The Language Instinct: How The Mind Creates Language, by Steven Pinker

As an aspiring writer (and, I may add, perspiring), books on language are always of interest. On every 'serious' writer's bookshelf, you expect to find a dictionary, a thesauras, perhaps a few books on quotations - and the quintessentials that every editor tells writers to have. If you're a writer, you know. You also probably know that quite a few of these books simply sit there, unattended, biding time and perpetuating an aura of 'writism'. But how many books actually explain how language has evolved? Surely this should be important to anyone who speaks or writes a language. This is also of importance to software developers and other IT professionals who are interested in accessibility of information: How better to make something accessible than to understand how humans will use it?

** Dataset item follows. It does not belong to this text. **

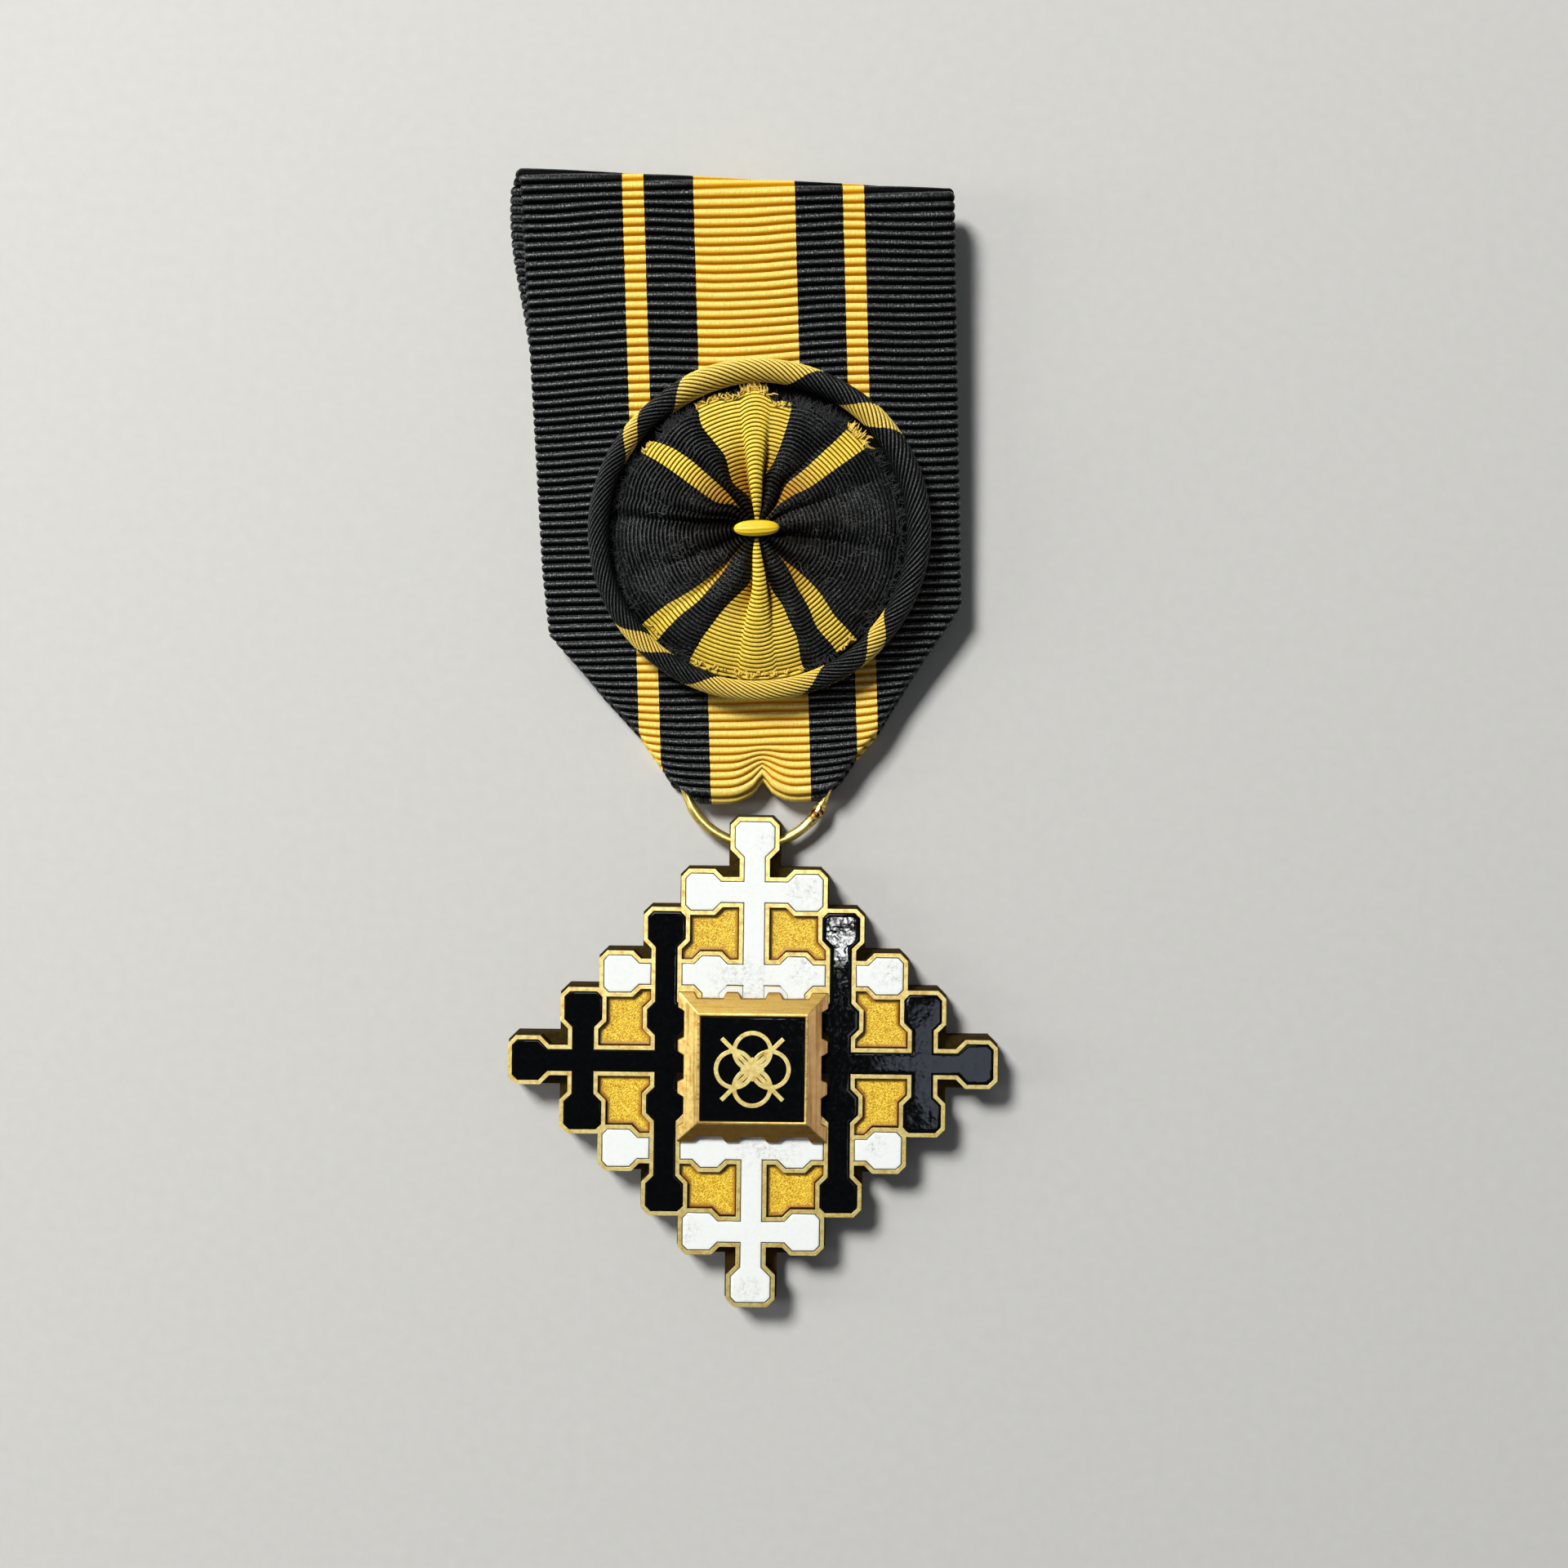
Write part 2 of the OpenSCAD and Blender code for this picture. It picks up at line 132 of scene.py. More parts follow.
world = bpy.data.worlds.new("pale dome")
world.use_nodes = True
bpy.context.scene.world = world
sky = world.node_tree
direction = add(sky, "TexCoord").outputs["Generated"]
height = add(sky, "SeparateXYZ", {0: direction}).outputs["Z"]
shade = add(sky, "ValToRGB", {"Fac": height}, stops=[(0.30, "#E9EBEE"), (0.96, "#1C1D20")])
connect(sky.nodes["Background"], {"Color": shade, "Strength": 0.24})
print("world", world.name)

# %% [markdown]
# ## Floor
#
# The photograph's ground is dark. Here the medal lies on a plain pale board, which shows the outline of the
# dark silk clearly. A faint noise keeps it from being one flat tone.


# %% Floor
def parts_of(finish):
    return finish.node_tree, finish.node_tree.nodes["Principled BSDF"]


def finish_of(name, **uniform):
    finish = bpy.data.materials.new(name)
    finish.use_nodes = True
    tree, shader = parts_of(finish)
    connect(shader, {socket.replace("_", " "): value for socket, value in uniform.items()})
    return finish, tree, shader


def feeding(shader, socket):
    return shader.inputs[socket].links[0].from_socket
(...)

This book does just that. Steven Pinker, the Peter de Florez Professor in the Department of Brain and Cognitive Sciences at the Massachusetts Institute of Technology, narrates various studies and history of not only language but human communication. He dispells a few myths with case studies, and forges into the uncharted areas of English, where only Mavens dare tread - and tread only upon common agreement. In fact, in Chapter 12, he writes:

...The legislators of "correct English", in fact, are an informal network of copy-editors, dictionary usage panelists, style manual and handbook writers, English teachers, essayists, columnists and pundits...

I think he failed to mention the marketers, but that's splitting hairs.

This book is invaluable for understanding how well we understand how we understand each other (a sentence which will make many cringe). It's a book that discusses what we know about communication, it's history with mankind, and how we communicate now. If you buy it, don't let it sit on your bookshelf unattended. Read it. You'll come away better for it.